/---

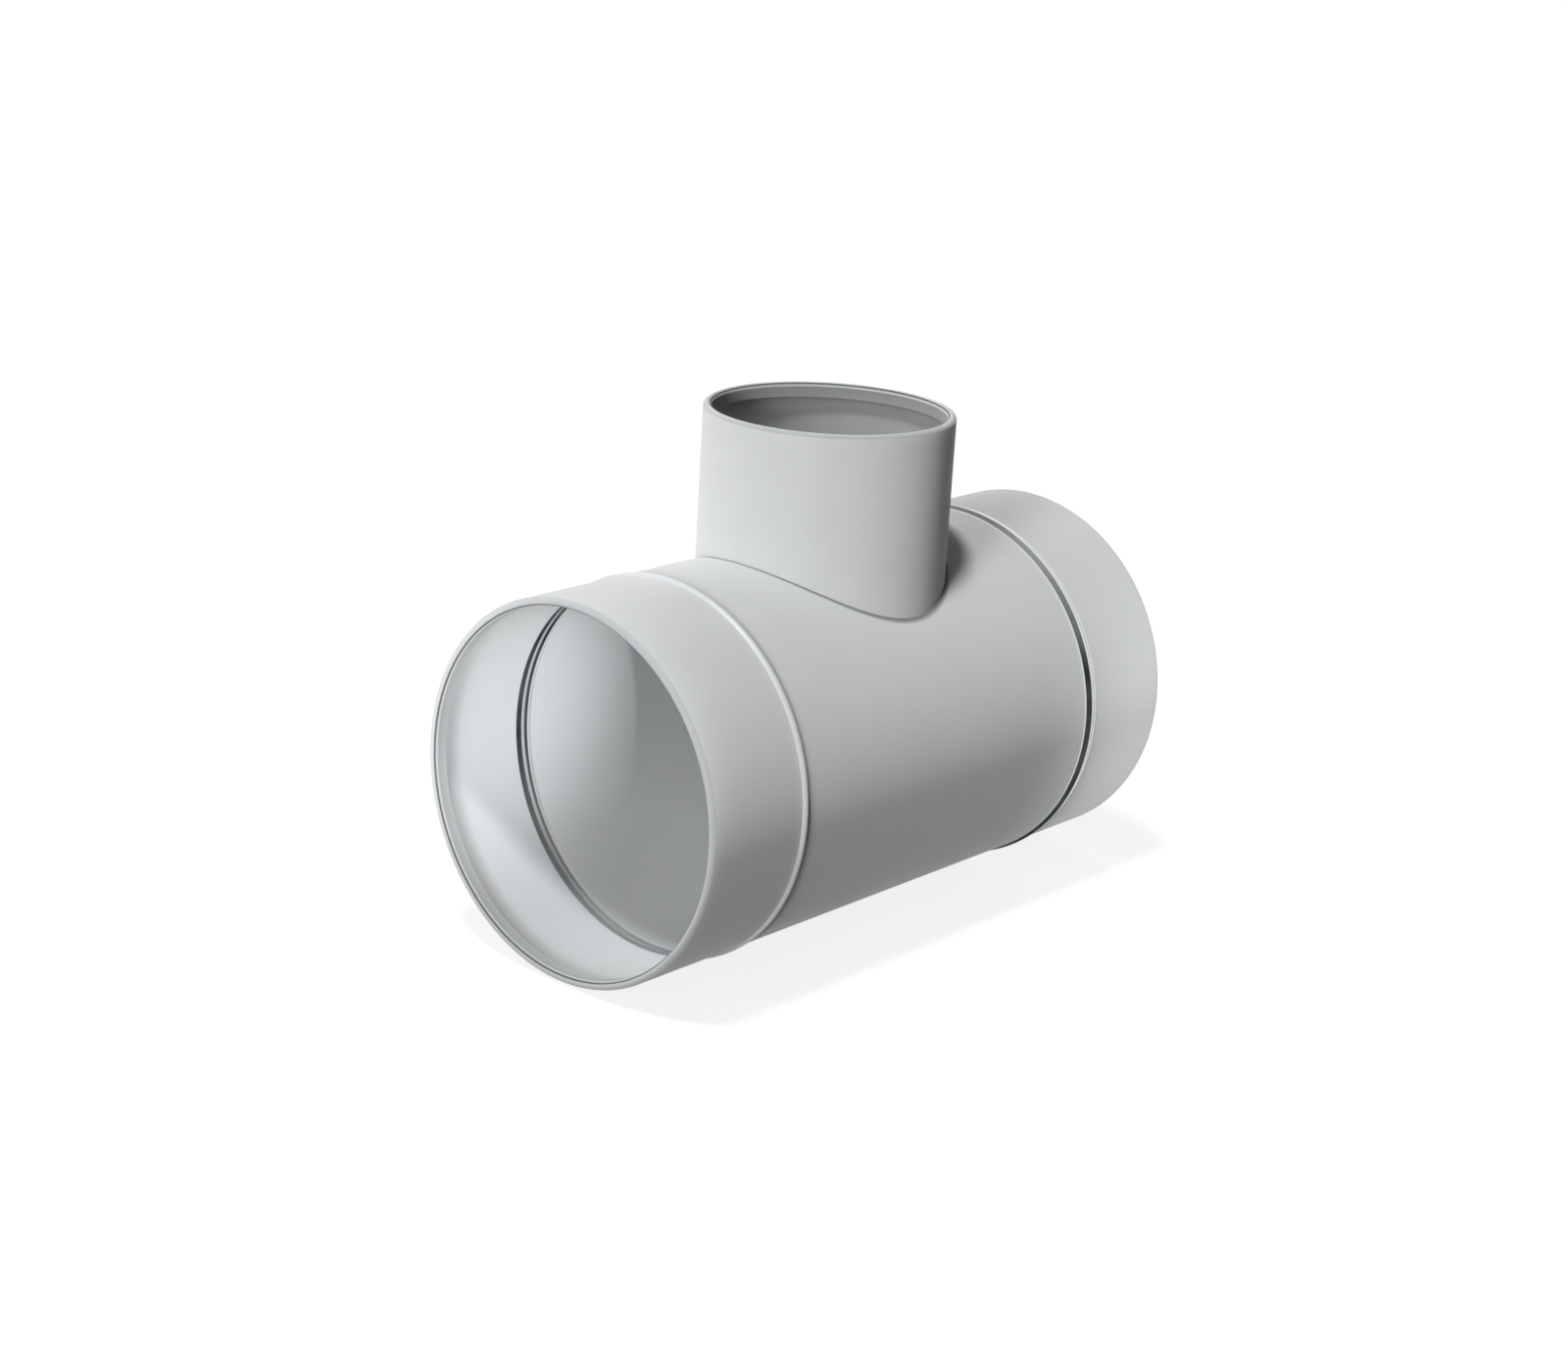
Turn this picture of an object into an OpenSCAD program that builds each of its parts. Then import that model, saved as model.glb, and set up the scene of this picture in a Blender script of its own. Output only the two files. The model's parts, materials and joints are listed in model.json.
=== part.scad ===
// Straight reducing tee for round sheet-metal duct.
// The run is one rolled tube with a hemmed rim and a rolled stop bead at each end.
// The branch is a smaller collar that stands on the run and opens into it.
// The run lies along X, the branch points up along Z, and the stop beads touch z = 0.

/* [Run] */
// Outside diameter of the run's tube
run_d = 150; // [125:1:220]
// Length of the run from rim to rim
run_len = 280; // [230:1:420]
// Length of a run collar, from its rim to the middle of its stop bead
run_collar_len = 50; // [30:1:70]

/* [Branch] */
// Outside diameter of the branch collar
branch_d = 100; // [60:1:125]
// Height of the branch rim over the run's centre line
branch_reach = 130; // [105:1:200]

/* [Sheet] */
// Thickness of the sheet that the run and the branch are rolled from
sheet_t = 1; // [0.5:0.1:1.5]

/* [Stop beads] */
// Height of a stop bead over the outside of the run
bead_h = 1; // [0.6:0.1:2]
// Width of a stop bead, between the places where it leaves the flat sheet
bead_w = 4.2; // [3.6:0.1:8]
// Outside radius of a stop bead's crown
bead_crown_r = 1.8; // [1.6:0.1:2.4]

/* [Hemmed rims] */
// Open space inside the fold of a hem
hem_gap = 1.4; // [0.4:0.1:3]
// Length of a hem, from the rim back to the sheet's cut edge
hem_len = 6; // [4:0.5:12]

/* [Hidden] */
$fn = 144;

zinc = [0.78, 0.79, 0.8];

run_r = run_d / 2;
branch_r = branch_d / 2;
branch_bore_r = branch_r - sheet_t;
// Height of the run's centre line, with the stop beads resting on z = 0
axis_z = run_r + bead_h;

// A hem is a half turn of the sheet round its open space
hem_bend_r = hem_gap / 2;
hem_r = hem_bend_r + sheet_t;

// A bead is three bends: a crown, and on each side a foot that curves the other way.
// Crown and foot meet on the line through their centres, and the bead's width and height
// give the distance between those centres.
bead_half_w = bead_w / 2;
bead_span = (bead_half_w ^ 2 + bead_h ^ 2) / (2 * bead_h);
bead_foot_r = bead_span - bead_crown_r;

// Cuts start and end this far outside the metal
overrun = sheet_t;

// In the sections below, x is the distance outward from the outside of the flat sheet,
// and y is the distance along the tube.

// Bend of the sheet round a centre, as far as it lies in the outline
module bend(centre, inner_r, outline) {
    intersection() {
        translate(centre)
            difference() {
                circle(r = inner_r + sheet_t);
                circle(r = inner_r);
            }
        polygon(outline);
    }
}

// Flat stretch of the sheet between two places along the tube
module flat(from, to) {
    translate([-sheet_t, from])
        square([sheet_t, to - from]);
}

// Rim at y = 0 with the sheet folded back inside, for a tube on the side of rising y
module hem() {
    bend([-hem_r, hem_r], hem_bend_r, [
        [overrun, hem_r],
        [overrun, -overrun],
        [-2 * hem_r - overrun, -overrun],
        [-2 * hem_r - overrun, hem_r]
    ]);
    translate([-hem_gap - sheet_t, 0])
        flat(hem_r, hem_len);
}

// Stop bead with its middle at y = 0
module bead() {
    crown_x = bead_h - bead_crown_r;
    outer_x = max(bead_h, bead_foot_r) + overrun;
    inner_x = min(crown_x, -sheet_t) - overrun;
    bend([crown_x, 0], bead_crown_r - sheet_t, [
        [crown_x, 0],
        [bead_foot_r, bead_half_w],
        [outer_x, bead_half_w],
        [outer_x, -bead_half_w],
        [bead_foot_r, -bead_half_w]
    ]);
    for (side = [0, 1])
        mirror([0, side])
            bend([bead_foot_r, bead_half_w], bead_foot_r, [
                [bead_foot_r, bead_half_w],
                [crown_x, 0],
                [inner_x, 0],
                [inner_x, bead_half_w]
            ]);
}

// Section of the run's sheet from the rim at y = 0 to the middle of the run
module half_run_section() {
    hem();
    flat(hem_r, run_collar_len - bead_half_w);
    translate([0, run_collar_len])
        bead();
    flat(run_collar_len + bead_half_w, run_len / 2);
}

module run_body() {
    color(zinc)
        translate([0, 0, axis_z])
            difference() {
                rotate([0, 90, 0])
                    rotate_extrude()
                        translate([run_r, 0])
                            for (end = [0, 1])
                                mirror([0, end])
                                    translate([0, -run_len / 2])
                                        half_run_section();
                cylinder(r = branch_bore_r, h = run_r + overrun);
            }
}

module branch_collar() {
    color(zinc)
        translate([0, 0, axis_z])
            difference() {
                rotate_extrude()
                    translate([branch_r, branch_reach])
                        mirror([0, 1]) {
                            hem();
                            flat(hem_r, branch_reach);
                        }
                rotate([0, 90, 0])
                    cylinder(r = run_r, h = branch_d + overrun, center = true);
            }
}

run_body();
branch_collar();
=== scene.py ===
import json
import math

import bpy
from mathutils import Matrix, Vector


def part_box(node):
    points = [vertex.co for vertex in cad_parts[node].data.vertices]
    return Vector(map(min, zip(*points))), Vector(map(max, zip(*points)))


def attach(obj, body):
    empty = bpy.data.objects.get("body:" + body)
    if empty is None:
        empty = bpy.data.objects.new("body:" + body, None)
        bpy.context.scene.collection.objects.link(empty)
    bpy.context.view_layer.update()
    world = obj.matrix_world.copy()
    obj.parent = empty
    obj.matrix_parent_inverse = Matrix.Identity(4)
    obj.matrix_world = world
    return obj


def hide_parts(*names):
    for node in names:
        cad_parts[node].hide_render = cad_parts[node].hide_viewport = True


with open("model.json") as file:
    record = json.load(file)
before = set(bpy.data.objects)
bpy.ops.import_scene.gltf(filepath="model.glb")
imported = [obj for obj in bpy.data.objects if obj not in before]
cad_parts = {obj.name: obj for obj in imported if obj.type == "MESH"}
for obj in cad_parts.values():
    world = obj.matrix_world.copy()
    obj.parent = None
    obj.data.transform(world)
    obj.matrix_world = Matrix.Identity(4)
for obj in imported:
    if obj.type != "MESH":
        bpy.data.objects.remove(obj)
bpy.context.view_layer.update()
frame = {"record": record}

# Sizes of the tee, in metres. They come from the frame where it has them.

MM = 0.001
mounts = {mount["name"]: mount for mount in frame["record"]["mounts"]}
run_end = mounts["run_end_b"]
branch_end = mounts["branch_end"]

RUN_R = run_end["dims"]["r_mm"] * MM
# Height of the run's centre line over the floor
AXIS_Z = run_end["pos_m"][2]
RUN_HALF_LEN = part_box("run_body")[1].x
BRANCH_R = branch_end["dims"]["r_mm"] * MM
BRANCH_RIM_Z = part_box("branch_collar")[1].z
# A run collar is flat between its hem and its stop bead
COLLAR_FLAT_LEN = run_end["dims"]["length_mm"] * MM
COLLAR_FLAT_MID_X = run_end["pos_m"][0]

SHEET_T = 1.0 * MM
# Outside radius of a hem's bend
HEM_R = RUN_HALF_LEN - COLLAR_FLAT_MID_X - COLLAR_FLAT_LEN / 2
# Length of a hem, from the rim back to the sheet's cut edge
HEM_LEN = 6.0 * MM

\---

## Problem to work on
Set down, without any change, only the lines from the line that holds "flat(hem_r, branch_reach);" through the line that holds "obj.matrix_world = Matrix.Identity(4)", both lines included.

## Output below
                            flat(hem_r, branch_reach);
                        }
                rotate([0, 90, 0])
                    cylinder(r = run_r, h = branch_d + overrun, center = true);
            }
}

run_body();
branch_collar();
=== scene.py ===
import json
import math

import bpy
from mathutils import Matrix, Vector


def part_box(node):
    points = [vertex.co for vertex in cad_parts[node].data.vertices]
    return Vector(map(min, zip(*points))), Vector(map(max, zip(*points)))


def attach(obj, body):
    empty = bpy.data.objects.get("body:" + body)
    if empty is None:
        empty = bpy.data.objects.new("body:" + body, None)
        bpy.context.scene.collection.objects.link(empty)
    bpy.context.view_layer.update()
    world = obj.matrix_world.copy()
    obj.parent = empty
    obj.matrix_parent_inverse = Matrix.Identity(4)
    obj.matrix_world = world
    return obj


def hide_parts(*names):
    for node in names:
        cad_parts[node].hide_render = cad_parts[node].hide_viewport = True


with open("model.json") as file:
    record = json.load(file)
before = set(bpy.data.objects)
bpy.ops.import_scene.gltf(filepath="model.glb")
imported = [obj for obj in bpy.data.objects if obj not in before]
cad_parts = {obj.name: obj for obj in imported if obj.type == "MESH"}
for obj in cad_parts.values():
    world = obj.matrix_world.copy()
    obj.parent = None
    obj.data.transform(world)
    obj.matrix_world = Matrix.Identity(4)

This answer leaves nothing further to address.